As far as the subsequent events concerning the disputed site, the plaintiffs claim:

  • A riot took place in 1809 at the Gyanvapi compound after which Muslims were thrown out by Hindus. The Hindus took actual possession over the entire site.
  • Compensation following the riots was granted to the Mosque during the British rule.
  • The disputed site was given to the Hindus in 1928.
  • Thereafter, there were communal riots in the area. The District Magistrate passed administrative orders several times in respect of the property in dispute which does not affect the civil right of the plaintiffs.
  • District Magistrates, one after the other, passed administrative orders allowing Muslims to perform namazwithin the disputed structure.
  • Muslims, protected under the said administrative orders, tried to perform namaz beyond the said structure, which was protested by the Hindu public.
  • The administration also stopped Muslims from doing so. As a result, a suit was filed on behalf of Muslims in the court of the Sub-Judge, Varanasi in 1936 (Din Mohammad & Others vs. State in Council & Others). The said suit was contested by the government. The suit was dismissed in1937. An appeal against the judgment of the sub-judge was upheld by the High Court.
  • Armed with the administrative orders passed by District Magistrates, Muslims have been performing their namaz within the Mosque, which does not affect the civil rights of the plaintiffs.
  • The ground floor cellar of the site is still in possession of the plaintiffs and the structure standing over it (the Mosque) is illegally being utilized by the Muslims in respect of which they have no right, title or interest of any kind whatsoever.
  • The cause of action for the present suit arose on October 13, 1991, when the defendants and other Muslims finally declined to restore the possession of “the structure alleged to be a Mosque“, part of the temple of Lord Vishweshwar and to remove their effects therefrom to permit the plaintiffs and other Hindus to rebuild the temple of Lord Vishweshwar.

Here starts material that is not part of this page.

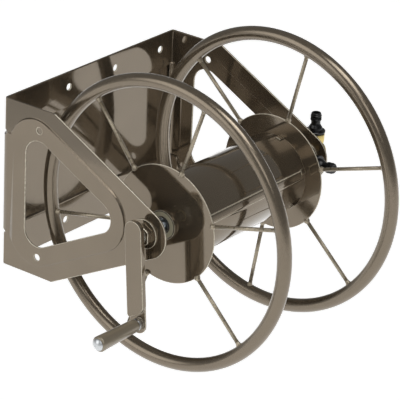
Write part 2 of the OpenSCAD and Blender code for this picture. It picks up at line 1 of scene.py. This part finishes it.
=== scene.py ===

In view of these contentions, the following prayers were made:

  • That the Court declare that the disputed site is the property of Lord Vishweshwar and that the devotees of Lord Vishweshwar i.e. the Hindus at large, have every right to use it as a place of worship, to renovate and reconstruct their temple.
  • That the Court declares that Muslims have no right to occupy the site and that their occupation of the same is illegal.
  • That a mandatory injunction be issued so that the defendants are ordered to remove its effects from the disputed site.
  • That the defendants be permanently restrained from interfering in peaceful possession of the plaintiffs over disputed property and structures.

The plaint filed through advocates Hari Shankar Jain and Pankaj Kumar Verma. On a related note, a Varanasi Court last month sought responses from the Central government, State of Uttar Pradesh and UP Muslim Personal Law Board on a suit filed on behalf of Goddess Maa Shringar Gauri, seeking the restoration of an ancient temple at the site of Gyanvapi Mosque.